_To be done_
Reproduce the data exactly.

Start of Entries provided

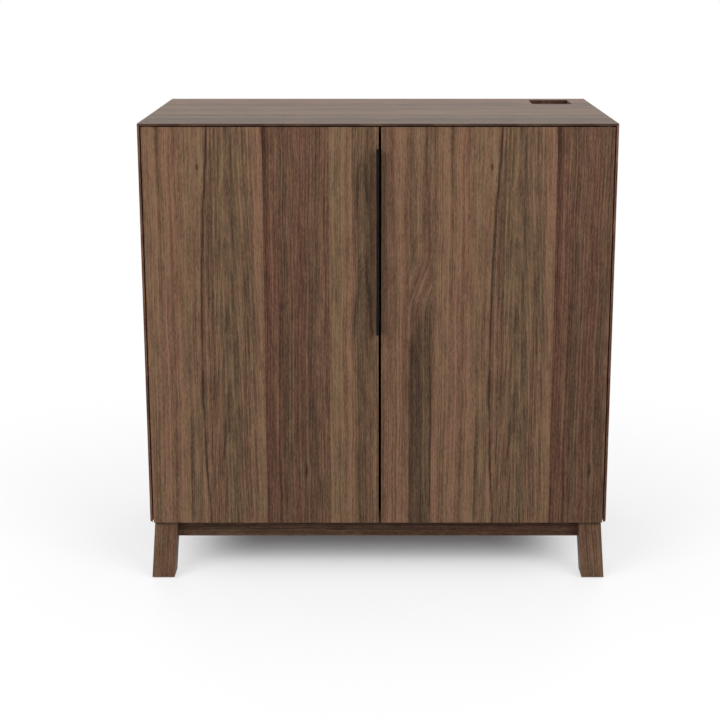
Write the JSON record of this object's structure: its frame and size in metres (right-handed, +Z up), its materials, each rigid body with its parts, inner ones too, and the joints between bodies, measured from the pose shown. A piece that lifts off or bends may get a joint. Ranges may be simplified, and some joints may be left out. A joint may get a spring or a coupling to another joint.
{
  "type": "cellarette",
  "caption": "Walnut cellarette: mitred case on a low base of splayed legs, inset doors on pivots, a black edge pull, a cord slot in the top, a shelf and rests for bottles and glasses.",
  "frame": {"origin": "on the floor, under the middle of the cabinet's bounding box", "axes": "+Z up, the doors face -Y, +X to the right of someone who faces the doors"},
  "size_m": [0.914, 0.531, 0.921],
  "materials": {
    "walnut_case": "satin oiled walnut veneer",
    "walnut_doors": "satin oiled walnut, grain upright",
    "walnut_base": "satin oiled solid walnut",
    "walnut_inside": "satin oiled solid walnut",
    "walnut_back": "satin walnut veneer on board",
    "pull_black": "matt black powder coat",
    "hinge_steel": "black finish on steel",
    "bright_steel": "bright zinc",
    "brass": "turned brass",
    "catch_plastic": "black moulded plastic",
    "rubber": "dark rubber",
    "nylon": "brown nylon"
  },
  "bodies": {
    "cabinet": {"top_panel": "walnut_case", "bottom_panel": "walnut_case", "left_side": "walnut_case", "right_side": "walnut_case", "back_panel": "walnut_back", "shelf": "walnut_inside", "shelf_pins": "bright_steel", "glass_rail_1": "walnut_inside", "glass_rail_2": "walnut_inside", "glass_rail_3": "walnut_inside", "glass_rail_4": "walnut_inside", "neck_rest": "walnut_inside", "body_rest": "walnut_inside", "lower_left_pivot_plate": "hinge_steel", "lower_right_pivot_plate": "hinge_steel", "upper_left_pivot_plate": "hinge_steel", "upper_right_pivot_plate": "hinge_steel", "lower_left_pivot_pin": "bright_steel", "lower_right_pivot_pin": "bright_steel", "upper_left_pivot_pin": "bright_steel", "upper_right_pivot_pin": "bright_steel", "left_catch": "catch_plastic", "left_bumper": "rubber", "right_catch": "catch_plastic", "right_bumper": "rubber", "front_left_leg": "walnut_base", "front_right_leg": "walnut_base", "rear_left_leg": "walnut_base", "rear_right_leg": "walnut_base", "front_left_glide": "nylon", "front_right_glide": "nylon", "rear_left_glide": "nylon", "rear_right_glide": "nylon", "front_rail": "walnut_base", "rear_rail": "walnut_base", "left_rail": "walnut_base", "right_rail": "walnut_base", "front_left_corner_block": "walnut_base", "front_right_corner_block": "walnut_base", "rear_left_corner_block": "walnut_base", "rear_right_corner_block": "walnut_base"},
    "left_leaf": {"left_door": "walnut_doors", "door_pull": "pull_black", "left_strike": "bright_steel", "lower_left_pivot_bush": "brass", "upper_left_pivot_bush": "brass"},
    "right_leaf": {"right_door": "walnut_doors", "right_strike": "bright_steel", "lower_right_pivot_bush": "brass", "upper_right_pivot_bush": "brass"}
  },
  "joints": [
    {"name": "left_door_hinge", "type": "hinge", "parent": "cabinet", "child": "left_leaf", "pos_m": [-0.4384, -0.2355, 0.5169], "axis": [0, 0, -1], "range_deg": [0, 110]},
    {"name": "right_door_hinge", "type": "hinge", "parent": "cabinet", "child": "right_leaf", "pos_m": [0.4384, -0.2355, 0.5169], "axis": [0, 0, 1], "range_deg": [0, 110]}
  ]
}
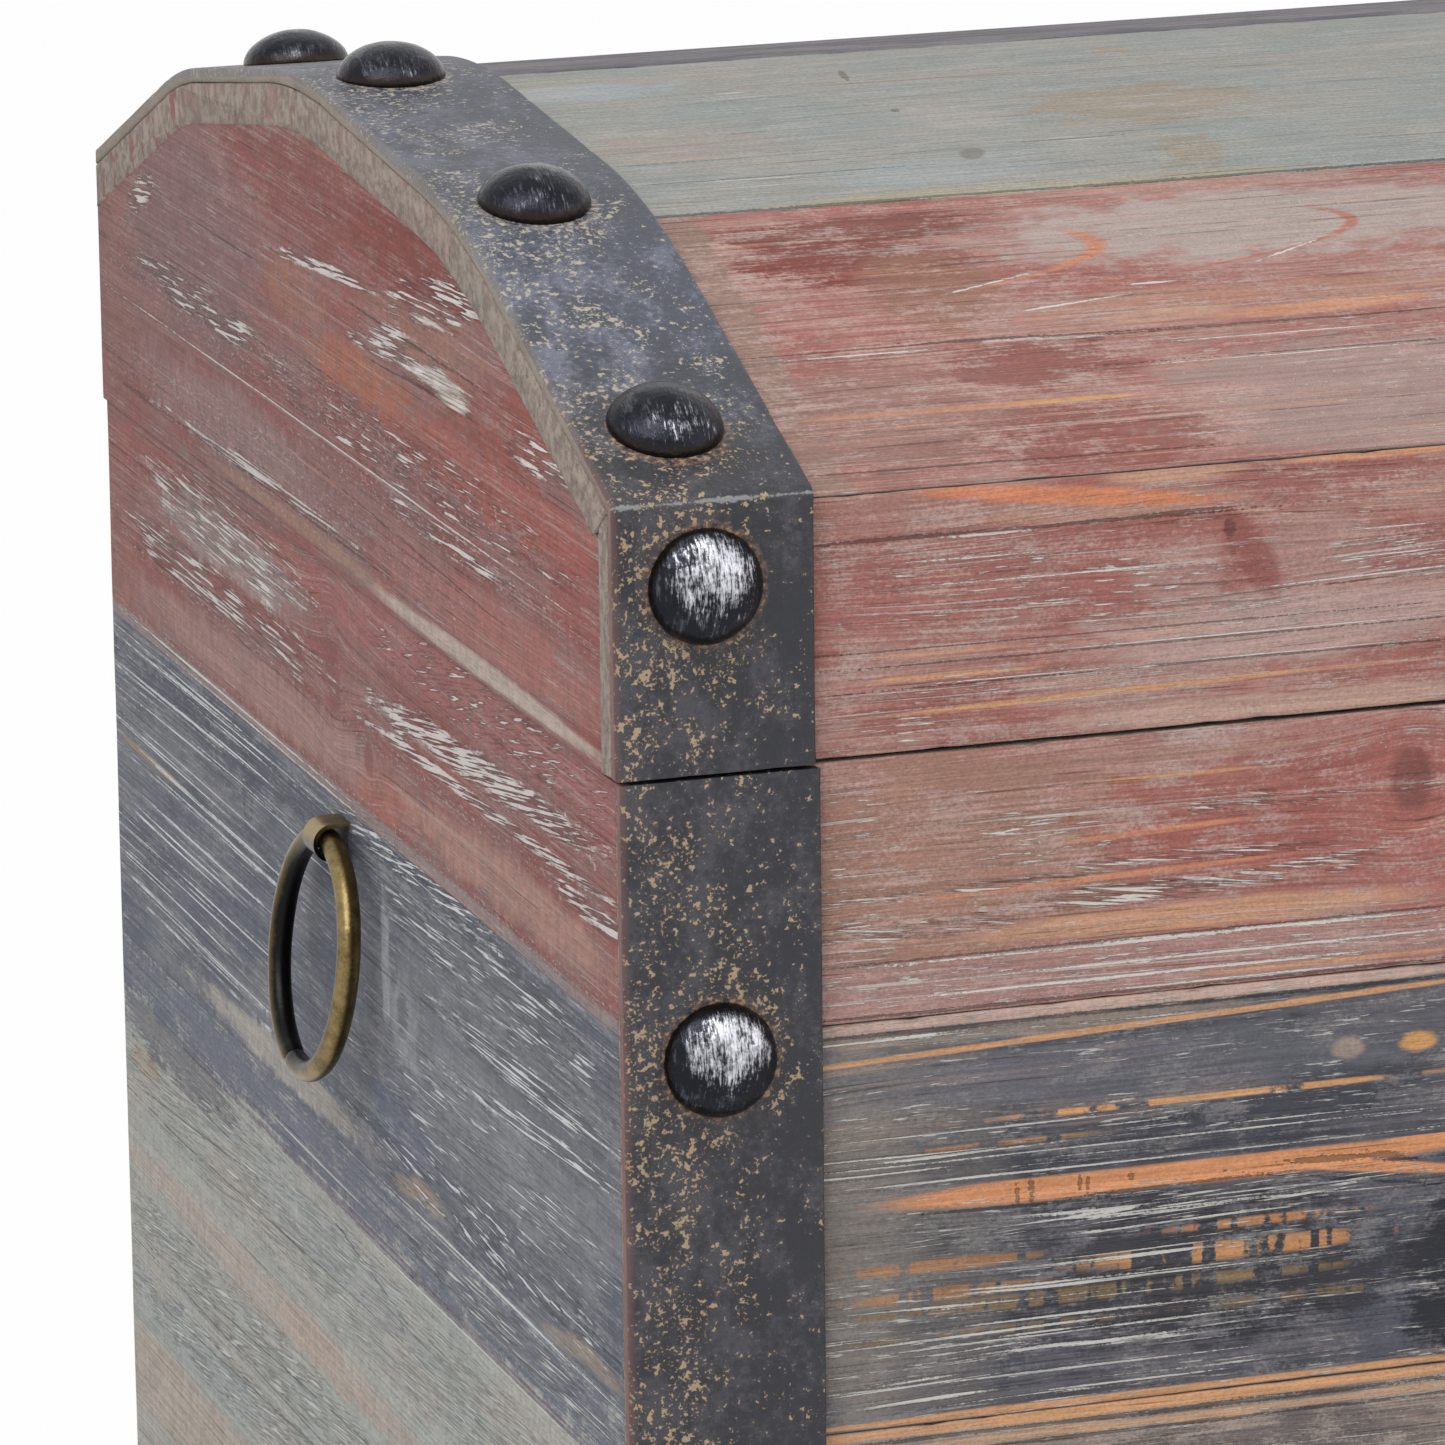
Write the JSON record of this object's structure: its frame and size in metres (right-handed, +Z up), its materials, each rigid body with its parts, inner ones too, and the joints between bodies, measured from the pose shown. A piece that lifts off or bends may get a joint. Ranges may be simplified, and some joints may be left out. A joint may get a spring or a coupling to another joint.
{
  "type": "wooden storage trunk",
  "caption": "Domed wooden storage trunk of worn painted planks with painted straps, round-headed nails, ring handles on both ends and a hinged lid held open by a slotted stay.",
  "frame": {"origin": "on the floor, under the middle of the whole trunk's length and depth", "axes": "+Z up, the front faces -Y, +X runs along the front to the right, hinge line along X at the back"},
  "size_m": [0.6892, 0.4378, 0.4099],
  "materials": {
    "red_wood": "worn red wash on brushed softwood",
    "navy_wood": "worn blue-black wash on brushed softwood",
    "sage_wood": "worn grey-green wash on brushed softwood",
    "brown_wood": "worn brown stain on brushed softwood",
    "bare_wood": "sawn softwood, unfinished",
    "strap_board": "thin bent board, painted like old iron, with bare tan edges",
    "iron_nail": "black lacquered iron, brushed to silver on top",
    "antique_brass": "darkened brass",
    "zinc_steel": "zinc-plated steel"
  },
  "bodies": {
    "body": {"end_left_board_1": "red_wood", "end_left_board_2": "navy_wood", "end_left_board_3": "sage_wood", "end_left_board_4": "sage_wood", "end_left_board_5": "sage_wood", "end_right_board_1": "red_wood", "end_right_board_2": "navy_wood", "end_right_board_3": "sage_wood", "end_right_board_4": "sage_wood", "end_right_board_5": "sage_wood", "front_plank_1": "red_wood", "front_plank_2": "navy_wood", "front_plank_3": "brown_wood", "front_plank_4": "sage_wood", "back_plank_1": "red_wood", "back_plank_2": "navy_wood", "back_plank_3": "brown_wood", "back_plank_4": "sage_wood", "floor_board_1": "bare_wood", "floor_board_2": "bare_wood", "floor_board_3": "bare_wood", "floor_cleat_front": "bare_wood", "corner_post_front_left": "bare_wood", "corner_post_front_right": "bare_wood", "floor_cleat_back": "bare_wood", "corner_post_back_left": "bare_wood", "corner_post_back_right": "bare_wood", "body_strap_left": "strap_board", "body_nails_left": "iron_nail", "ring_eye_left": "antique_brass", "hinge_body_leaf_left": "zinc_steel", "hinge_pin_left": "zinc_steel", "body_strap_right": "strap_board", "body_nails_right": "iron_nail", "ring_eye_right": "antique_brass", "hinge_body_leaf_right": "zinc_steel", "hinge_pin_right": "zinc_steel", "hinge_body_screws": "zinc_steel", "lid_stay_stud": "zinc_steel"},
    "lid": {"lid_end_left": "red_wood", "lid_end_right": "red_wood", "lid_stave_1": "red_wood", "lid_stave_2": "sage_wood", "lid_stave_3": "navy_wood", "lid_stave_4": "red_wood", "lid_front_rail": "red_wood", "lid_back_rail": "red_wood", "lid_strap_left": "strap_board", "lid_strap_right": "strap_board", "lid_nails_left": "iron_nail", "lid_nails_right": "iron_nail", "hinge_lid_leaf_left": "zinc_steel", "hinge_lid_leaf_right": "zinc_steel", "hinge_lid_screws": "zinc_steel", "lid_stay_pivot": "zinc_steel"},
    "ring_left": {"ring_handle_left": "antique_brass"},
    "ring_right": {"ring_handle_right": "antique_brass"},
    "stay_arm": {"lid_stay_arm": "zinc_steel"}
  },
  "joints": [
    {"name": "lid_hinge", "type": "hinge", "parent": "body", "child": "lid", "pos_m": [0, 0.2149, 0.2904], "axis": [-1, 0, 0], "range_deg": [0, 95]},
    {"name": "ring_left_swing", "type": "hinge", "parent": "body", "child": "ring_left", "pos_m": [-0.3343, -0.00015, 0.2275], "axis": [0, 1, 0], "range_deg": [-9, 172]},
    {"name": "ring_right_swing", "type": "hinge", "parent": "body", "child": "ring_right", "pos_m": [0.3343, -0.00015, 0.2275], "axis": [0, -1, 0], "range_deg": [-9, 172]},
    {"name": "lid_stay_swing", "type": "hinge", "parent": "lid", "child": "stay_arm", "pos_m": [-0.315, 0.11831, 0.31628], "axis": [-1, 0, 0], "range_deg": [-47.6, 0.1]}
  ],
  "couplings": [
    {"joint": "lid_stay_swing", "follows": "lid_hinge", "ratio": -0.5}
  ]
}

End of Entries provided

_Solution to the exercise_
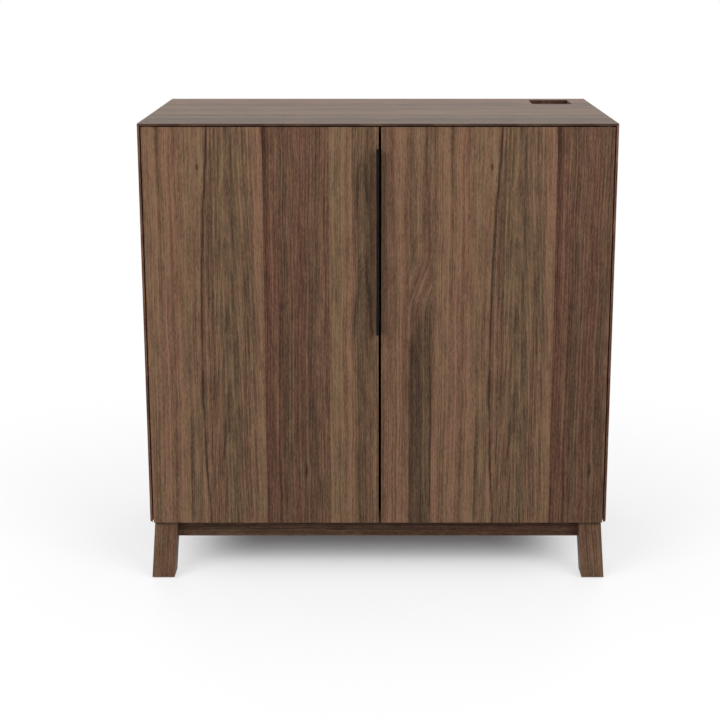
Write the JSON record of this object's structure: its frame and size in metres (right-handed, +Z up), its materials, each rigid body with its parts, inner ones too, and the joints between bodies, measured from the pose shown. A piece that lifts off or bends may get a joint. Ranges may be simplified, and some joints may be left out. A joint may get a spring or a coupling to another joint.
{
  "type": "cellarette",
  "caption": "Walnut cellarette: mitred case on a low base of splayed legs, inset doors on pivots, a black edge pull, a cord slot in the top, a shelf and rests for bottles and glasses.",
  "frame": {"origin": "on the floor, under the middle of the cabinet's bounding box", "axes": "+Z up, the doors face -Y, +X to the right of someone who faces the doors"},
  "size_m": [0.914, 0.531, 0.921],
  "materials": {
    "walnut_case": "satin oiled walnut veneer",
    "walnut_doors": "satin oiled walnut, grain upright",
    "walnut_base": "satin oiled solid walnut",
    "walnut_inside": "satin oiled solid walnut",
    "walnut_back": "satin walnut veneer on board",
    "pull_black": "matt black powder coat",
    "hinge_steel": "black finish on steel",
    "bright_steel": "bright zinc",
    "brass": "turned brass",
    "catch_plastic": "black moulded plastic",
    "rubber": "dark rubber",
    "nylon": "brown nylon"
  },
  "bodies": {
    "cabinet": {"top_panel": "walnut_case", "bottom_panel": "walnut_case", "left_side": "walnut_case", "right_side": "walnut_case", "back_panel": "walnut_back", "shelf": "walnut_inside", "shelf_pins": "bright_steel", "glass_rail_1": "walnut_inside", "glass_rail_2": "walnut_inside", "glass_rail_3": "walnut_inside", "glass_rail_4": "walnut_inside", "neck_rest": "walnut_inside", "body_rest": "walnut_inside", "lower_left_pivot_plate": "hinge_steel", "lower_right_pivot_plate": "hinge_steel", "upper_left_pivot_plate": "hinge_steel", "upper_right_pivot_plate": "hinge_steel", "lower_left_pivot_pin": "bright_steel", "lower_right_pivot_pin": "bright_steel", "upper_left_pivot_pin": "bright_steel", "upper_right_pivot_pin": "bright_steel", "left_catch": "catch_plastic", "left_bumper": "rubber", "right_catch": "catch_plastic", "right_bumper": "rubber", "front_left_leg": "walnut_base", "front_right_leg": "walnut_base", "rear_left_leg": "walnut_base", "rear_right_leg": "walnut_base", "front_left_glide": "nylon", "front_right_glide": "nylon", "rear_left_glide": "nylon", "rear_right_glide": "nylon", "front_rail": "walnut_base", "rear_rail": "walnut_base", "left_rail": "walnut_base", "right_rail": "walnut_base", "front_left_corner_block": "walnut_base", "front_right_corner_block": "walnut_base", "rear_left_corner_block": "walnut_base", "rear_right_corner_block": "walnut_base"},
    "left_leaf": {"left_door": "walnut_doors", "door_pull": "pull_black", "left_strike": "bright_steel", "lower_left_pivot_bush": "brass", "upper_left_pivot_bush": "brass"},
    "right_leaf": {"right_door": "walnut_doors", "right_strike": "bright_steel", "lower_right_pivot_bush": "brass", "upper_right_pivot_bush": "brass"}
  },
  "joints": [
    {"name": "left_door_hinge", "type": "hinge", "parent": "cabinet", "child": "left_leaf", "pos_m": [-0.4384, -0.2355, 0.5169], "axis": [0, 0, -1], "range_deg": [0, 110]},
    {"name": "right_door_hinge", "type": "hinge", "parent": "cabinet", "child": "right_leaf", "pos_m": [0.4384, -0.2355, 0.5169], "axis": [0, 0, 1], "range_deg": [0, 110]}
  ]
}
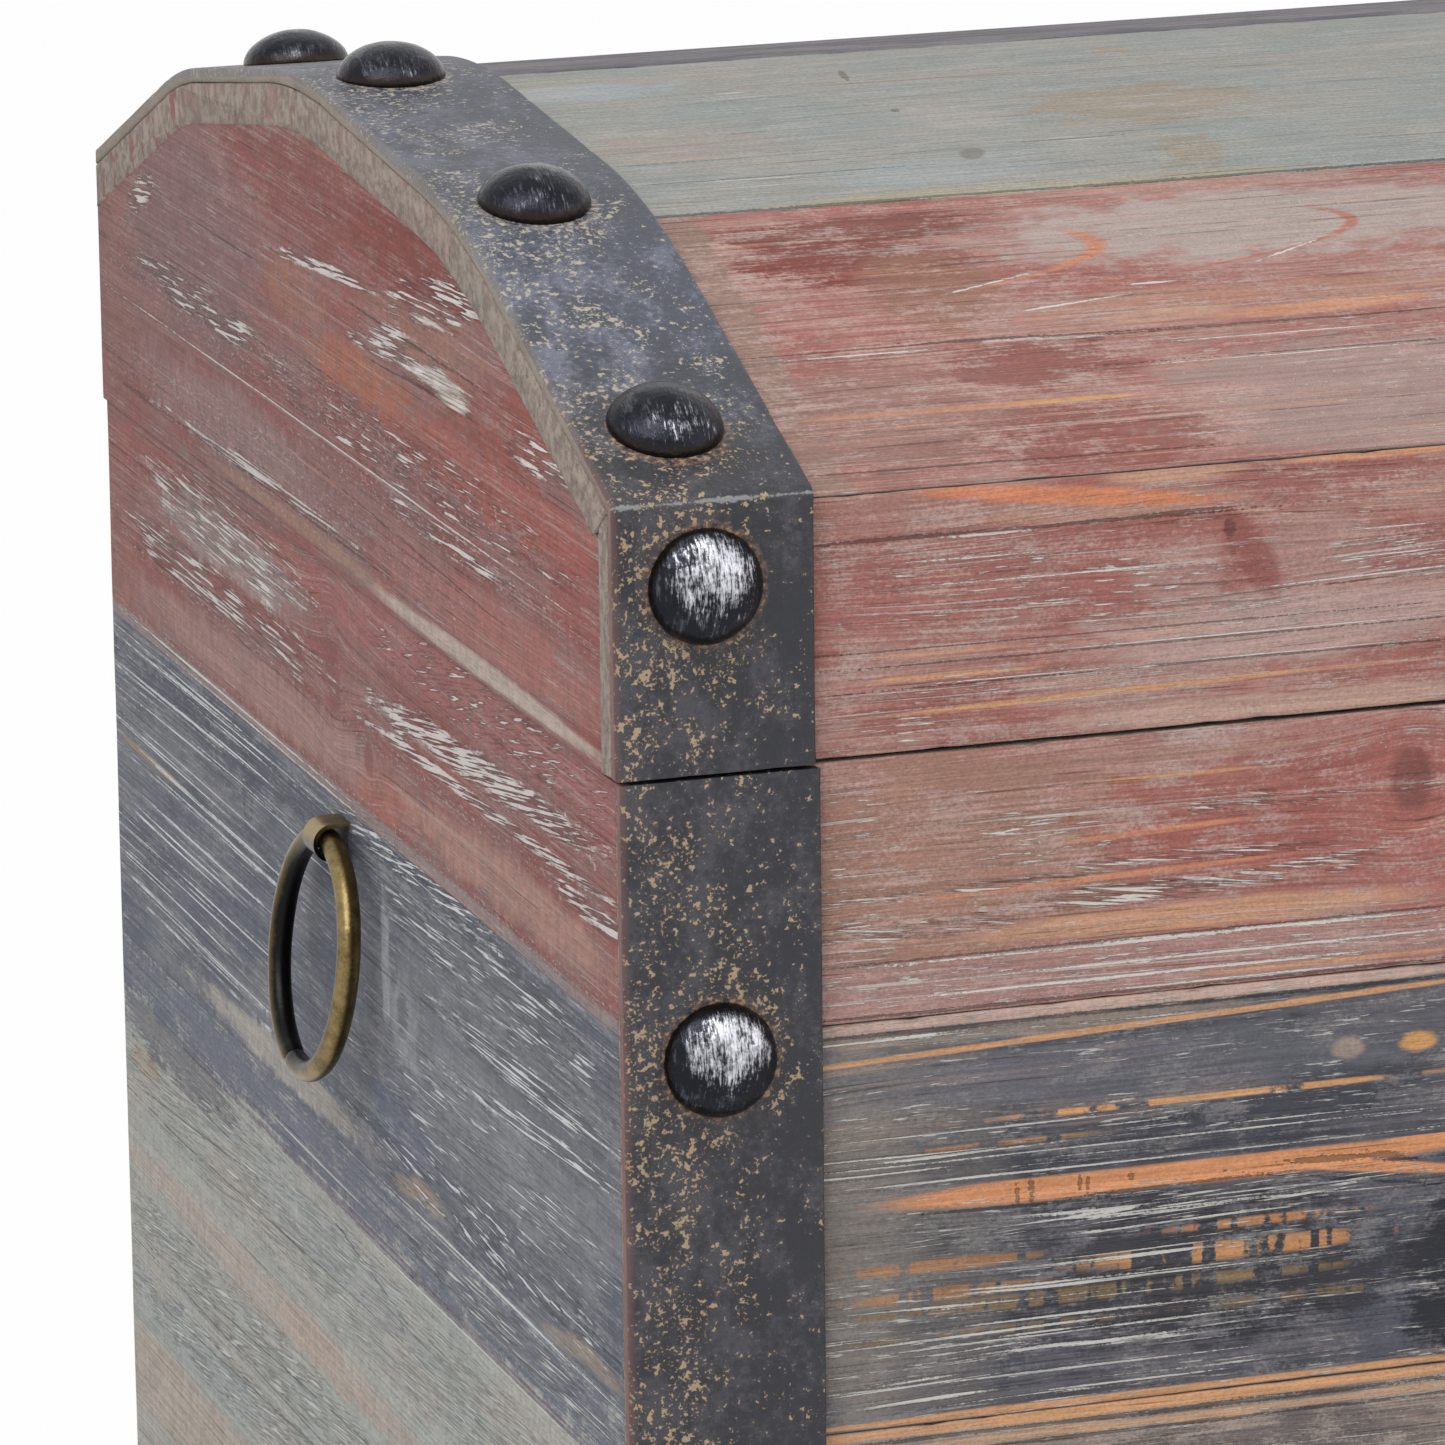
Write the JSON record of this object's structure: its frame and size in metres (right-handed, +Z up), its materials, each rigid body with its parts, inner ones too, and the joints between bodies, measured from the pose shown. A piece that lifts off or bends may get a joint. Ranges may be simplified, and some joints may be left out. A joint may get a spring or a coupling to another joint.
{
  "type": "wooden storage trunk",
  "caption": "Domed wooden storage trunk of worn painted planks with painted straps, round-headed nails, ring handles on both ends and a hinged lid held open by a slotted stay.",
  "frame": {"origin": "on the floor, under the middle of the whole trunk's length and depth", "axes": "+Z up, the front faces -Y, +X runs along the front to the right, hinge line along X at the back"},
  "size_m": [0.6892, 0.4378, 0.4099],
  "materials": {
    "red_wood": "worn red wash on brushed softwood",
    "navy_wood": "worn blue-black wash on brushed softwood",
    "sage_wood": "worn grey-green wash on brushed softwood",
    "brown_wood": "worn brown stain on brushed softwood",
    "bare_wood": "sawn softwood, unfinished",
    "strap_board": "thin bent board, painted like old iron, with bare tan edges",
    "iron_nail": "black lacquered iron, brushed to silver on top",
    "antique_brass": "darkened brass",
    "zinc_steel": "zinc-plated steel"
  },
  "bodies": {
    "body": {"end_left_board_1": "red_wood", "end_left_board_2": "navy_wood", "end_left_board_3": "sage_wood", "end_left_board_4": "sage_wood", "end_left_board_5": "sage_wood", "end_right_board_1": "red_wood", "end_right_board_2": "navy_wood", "end_right_board_3": "sage_wood", "end_right_board_4": "sage_wood", "end_right_board_5": "sage_wood", "front_plank_1": "red_wood", "front_plank_2": "navy_wood", "front_plank_3": "brown_wood", "front_plank_4": "sage_wood", "back_plank_1": "red_wood", "back_plank_2": "navy_wood", "back_plank_3": "brown_wood", "back_plank_4": "sage_wood", "floor_board_1": "bare_wood", "floor_board_2": "bare_wood", "floor_board_3": "bare_wood", "floor_cleat_front": "bare_wood", "corner_post_front_left": "bare_wood", "corner_post_front_right": "bare_wood", "floor_cleat_back": "bare_wood", "corner_post_back_left": "bare_wood", "corner_post_back_right": "bare_wood", "body_strap_left": "strap_board", "body_nails_left": "iron_nail", "ring_eye_left": "antique_brass", "hinge_body_leaf_left": "zinc_steel", "hinge_pin_left": "zinc_steel", "body_strap_right": "strap_board", "body_nails_right": "iron_nail", "ring_eye_right": "antique_brass", "hinge_body_leaf_right": "zinc_steel", "hinge_pin_right": "zinc_steel", "hinge_body_screws": "zinc_steel", "lid_stay_stud": "zinc_steel"},
    "lid": {"lid_end_left": "red_wood", "lid_end_right": "red_wood", "lid_stave_1": "red_wood", "lid_stave_2": "sage_wood", "lid_stave_3": "navy_wood", "lid_stave_4": "red_wood", "lid_front_rail": "red_wood", "lid_back_rail": "red_wood", "lid_strap_left": "strap_board", "lid_strap_right": "strap_board", "lid_nails_left": "iron_nail", "lid_nails_right": "iron_nail", "hinge_lid_leaf_left": "zinc_steel", "hinge_lid_leaf_right": "zinc_steel", "hinge_lid_screws": "zinc_steel", "lid_stay_pivot": "zinc_steel"},
    "ring_left": {"ring_handle_left": "antique_brass"},
    "ring_right": {"ring_handle_right": "antique_brass"},
    "stay_arm": {"lid_stay_arm": "zinc_steel"}
  },
  "joints": [
    {"name": "lid_hinge", "type": "hinge", "parent": "body", "child": "lid", "pos_m": [0, 0.2149, 0.2904], "axis": [-1, 0, 0], "range_deg": [0, 95]},
    {"name": "ring_left_swing", "type": "hinge", "parent": "body", "child": "ring_left", "pos_m": [-0.3343, -0.00015, 0.2275], "axis": [0, 1, 0], "range_deg": [-9, 172]},
    {"name": "ring_right_swing", "type": "hinge", "parent": "body", "child": "ring_right", "pos_m": [0.3343, -0.00015, 0.2275], "axis": [0, -1, 0], "range_deg": [-9, 172]},
    {"name": "lid_stay_swing", "type": "hinge", "parent": "lid", "child": "stay_arm", "pos_m": [-0.315, 0.11831, 0.31628], "axis": [-1, 0, 0], "range_deg": [-47.6, 0.1]}
  ],
  "couplings": [
    {"joint": "lid_stay_swing", "follows": "lid_hinge", "ratio": -0.5}
  ]
}